Figure 3. The A264V substitution is responsible for the delayed release of corepressor by the TRα1-I mutant

Radiolabeled TRα1-K74E or TRα1-A264V mutant proteins were assayed for the ability to bind to GST-NCoR under different T3 conditions, as in Figure 1C. The mean and standard error of 2 independent experiments are presented. Error bars smaller than the graph symbols may not be visible.

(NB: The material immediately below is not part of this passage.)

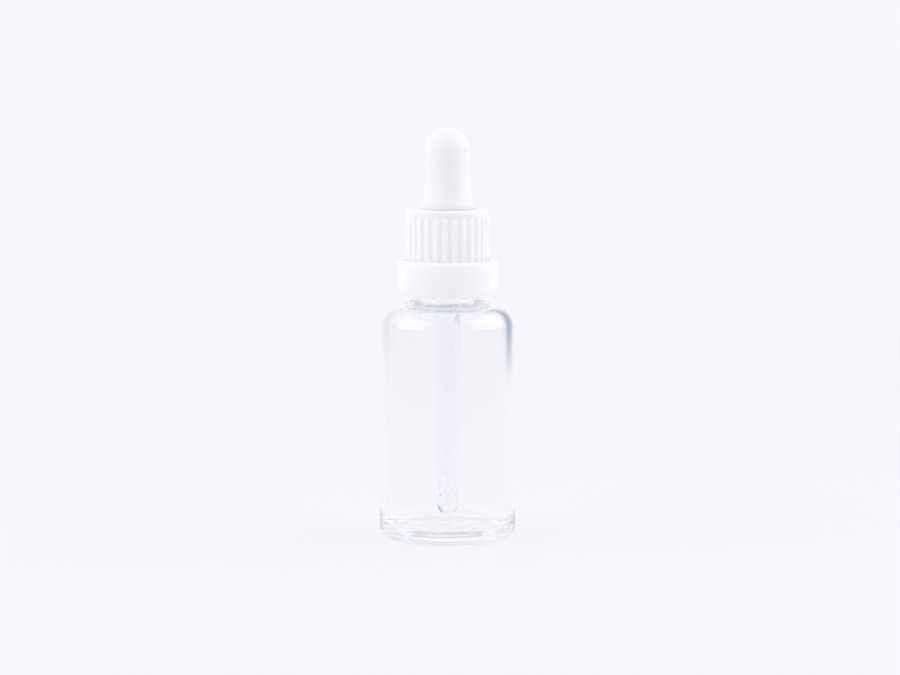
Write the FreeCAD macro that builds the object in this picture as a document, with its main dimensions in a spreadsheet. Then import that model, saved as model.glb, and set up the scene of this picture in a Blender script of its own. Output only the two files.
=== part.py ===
import FreeCAD, Part
import os
import re
import Sketcher

# A dropper bottle: a round glass bottle with a screw neck, and a dropper made of a ribbed screw cap, a rubber
# teat and a glass pipette. A tamper ring stays under the bead of the neck and hangs on the cap by small bridges.
# The origin is on the bottle's axis at its standing plane, +Z up, and every length is in millimetres.

doc = FreeCAD.newDocument("DropperBottle")

# Driving sizes -----------------------------------------------------------------------------------------------

sizes = {
    # bottle
    "body_dia": 33.0,
    "bottle_height": 78.0,
    "wall_height": 51.4,  # where the straight wall ends and the shoulder starts
    "glass_wall": 1.9,
    "shoulder_radius": 6.5,
    "heel_radius": 2.5,
    "standing_width": 1.6,  # the flat ring that the bottle stands on
    "push_up": 0.9,
    "floor_thickness": 2.1,
    "floor_corner": 3.0,
    "neck_bore": 11.8,
    "neck_blend": 1.2,
    "bore_blend": 2.0,
    "throat_dia": 17.2,  # the neck under the bead
    "bead_drop": 11.8,  # from the rim down to the bead
    "bead_height": 2.6,
    "bead_land": 1.0,
    "bead_dia": 21.6,
    "neck_dia": 15.9,
    "rim_radius": 0.6,
    # screw thread
    "thread_dia": 17.8,
    "thread_pitch": 3.0,
    "thread_turns": 1.75,
    "thread_drop": 1.8,  # from the rim down to the middle of the thread's upper end
    "thread_root": 2.0,
    "thread_crest": 0.9,
    "thread_sink": 0.15,  # how far a thread's root goes into its wall
    "thread_clearance": 0.3,  # crest of the cap's thread to the neck
    "thread_play": 0.3,  # flank to flank
    # screw cap
    "cap_clearance": 0.15,  # cap's bore to the crest of the neck's thread
    "cap_wall": 0.65,
    "cap_top_wall": 1.15,
    "cap_height": 12.45,
    "cap_corner": 0.4,
    "cap_hole_dia": 11.8,
    "rib_count": 28,
    "rib_radius": 0.5,
    "rib_drop": 1.75,  # from the cap's top down to the ribs
    "rib_angle": 9.73,  # degrees from +X to the first rib
    # tamper ring
    "ring_dia": 24.74,
    "ring_taper": 0.12,
    "ring_corner": 1.1,
    "ring_rise": 0.15,  # how far the ring's top stands above the cap's foot
    "ring_skirt": 4.1,  # from the bead's underside down to the ring's foot
    "ring_chamfer_height": 1.9,
    "ring_chamfer_width": 0.9,
    "ring_clearance": 0.25,  # ring's wall to the bead
    "ring_web": 0.7,
    "web_clearance": 0.25,  # how much wider the web's hole is than the cap's bore
    "slit_clearance": 0.15,  # ribs of the cap to the step of the ring
    "lip_play": 0.4,  # retaining lip to the bead's underside
    "lip_depth": 0.7,
    "lip_height": 1.0,
    "lip_slope": 0.8,
    # breakaway bridges
    "bridge_count": 14,
    "bridge_height": 0.25,
    "bridge_width": 0.6,
    "bridge_depth": 0.6,
    # rubber teat
    "teat_dia": 10.75,
    "teat_rise": 19.65,  # above the cap's top
    "teat_wall": 1.45,
    "flare_height": 8.15,
    "flare_radius": 28.0,
    "flange_height": 1.0,
    "flange_clearance": 0.25,  # flange to the cap's bore
    "hole_clearance": 0.05,  # stem of the teat to the cap's hole
    "grip_height": 6.0,
    "grip_step": 0.7,
    "grip_clearance": 0.03,  # teat's bore to the pipette
    # glass pipette
    "tube_dia": 6.3,
    "tube_bore": 4.3,
    "tube_rise": 5.5,  # above the bottle's rim
    "tube_length": 77.55,
    "tube_edge": 0.4,
    "ball_dia": 5.8,
    "ball_drop": 2.25,  # from the middle of the ball down to the cut tip
    "tip_neck_dia": 4.2,
    "tip_neck_height": 6.2,  # from the cut tip up to the end of the narrow neck
    "tip_taper_height": 2.5,
    "tip_bore": 1.3,
    "tip_bore_height": 4.2,
    "bore_taper_height": 5.0,
}

sheet = doc.addObject("Spreadsheet::Sheet", "Sizes")
for row, (name, size) in enumerate(sizes.items(), start=1):
    sheet.set(f"A{row}", str(size))
    sheet.setAlias(f"A{row}", name)
doc.recompute()

# Places that pieces share, as expressions of the sheet's cells -----------------------------------------------

BODY = "body_dia / 2"
NECK = "neck_dia / 2"
THREAD = "thread_dia / 2"
BEAD = "bead_dia / 2"
BEAD_TOP = "bottle_height - bead_drop"
BEAD_FOOT = f"{BEAD_TOP} - bead_height"
FLANGE_TOP = "bottle_height + flange_height"
CAP_TOP = f"{FLANGE_TOP} + cap_top_wall"
CAP_FOOT = f"{CAP_TOP} - cap_height"
CAP_BORE = f"{THREAD} + cap_clearance"
CAP_SIDE = f"{CAP_BORE} + cap_wall"
WEB_TOP = f"{CAP_FOOT} - bridge_height"
WEB_BORE = f"{CAP_BORE} + web_clearance"
RING_STEP = f"{CAP_SIDE} + rib_radius + slit_clearance"
TUBE_TOP = "bottle_height + tube_rise"
TUBE_TIP = f"{TUBE_TOP} - tube_length"
THREAD_LOW = "bottle_height - thread_drop - thread_pitch * thread_turns"


def bound(text):
    """An expression with each size's name turned into a reference to its cell."""
    return re.sub(r"[a-z_]+", lambda word: f"Sizes.{word[0]}" if word[0] in sizes else word[0], text)


def value(text):
    return float(sheet.evalExpression(bound(text)))


def new_body(name, label):
    body = doc.addObject("PartDesign::Body", name)
    body.Label = label
    return body


def new_sketch(body, name, plane="XZ_Plane"):
    sketch = body.newObject("Sketcher::SketchObject", name)
    face = next(f for f in body.Origin.OriginFeatures if f.Role == plane)
    sketch.AttachmentSupport = [(face, "")]
    sketch.MapMode = "FlatFace"
    return sketch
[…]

Figure 4. The K74 substitution also accounts for the regulatory defects and dominant negative properties of the TRα1-I and TRα1-M mutants on an AP-1 negative-response element

(A). Negative response gene regulation by TRα1-WT, TRα1-I, or TRα1-K74E. Expression vectors for the TRα1 alleles indicated were introduced by transient transfection into CV1 cells together with an AP-1 Col-Luc reporter and a pCH110 lacZ internal control. After 24 h. T3 hormone (or carrier only) was added to the cells to the concentrations indicated, the cells were harvested 24 h. later, and relative luciferase activity (normalized to the β-galactosidase control) was calculated. The mean and standard deviation of 2 or more experiments are presented. (B). Negative response gene regulation by TRα1-WT, TRα1-M, or TRα1-K74R. The same methodology was employed as in panel A. (C). Inhibition of wild-type TRα1 function by TRα1-I or TRα1-K74E. The same methodology was employed as in panel A, except utilizing a 5:1 mixture of TRα-1 mutant to TRα1-WT in each transfection. (D). Inhibition of wild-type TRα1 function by TRα1-M or TRα1-K74R. The same methodology was employed as in panel B, except utilizing a 5:1 mixture of TRα-1 mutant to TRα1-WT in each transfection. (E). Positive response gene regulation by TRα1-WT or an artificial TRα1-K74A mutant. A DR4-Luc reporter was used employing the same methodology as in Figure 2A. The mean and standard deviation of 2 or more experiments are presented. (F). Negative response gene regulation by TRα1-WT or an artificial TRα1–K74A mutant. An AP-1 Col-Luc reporter was used employing the same methodology as in Figure 4A. The mean and standard deviation of 2 or more experiments are presented.

Figure 5. The wild-type TRα1 DBD inhibits positive response gene regulation; the K74E mutant, or deletions of the DBD, reverse this inhibition

The Gal4DBD-domain was fused to TRα1-WT full-length, TRα1-I full-length, TRα1-K74E full-length, or TRα1-WT with the DNA binding domain deleted (TRα1-ΔABC), and the constructs were introduced into CV-1 cells together with a Gal17-mer luciferase reporter and the pCH110 lacZ internal control. T3 was added as indicated 24 h. after transfection, the cells were harvested an addition 24 h. later, and relative luciferase was determined as in Figure 2. The GalDBD-domain alone was also tested.

Figure 6. A conserved lysine in the P-box of multiple nuclear receptors makes important contacts within the response element half-site

(A). The amino acid sequence of the P box of the DNA binding domain of different nuclear receptors. Sequences include TR, retinoic acid receptor (RAR), vitamin D3 receptor (VDR), glucocorticoid receptor (GR), mineralocorticoid receptor (MR), androgen receptor (AR), estrogen receptor (ER), COUP-TFI, Drosophila Tailless (Tailless), and a mammalian Tailless ortholog (Tlx). (B). The crystal structure of a portion of the DNA binding domain of TRα1 bound to a DNA response element. The TR protein backbone is presented as a ribbon/helix/strand schematic; the DNA and K74 are shown as space fill (47). The half-site sequence of the DNA is indicated to the right; the contact between the second base pair in the DNA and K74 is highlighted in blue and yellow. A “lever-arm” identified in glucorticoid receptors is shown in the TR structure as green (40).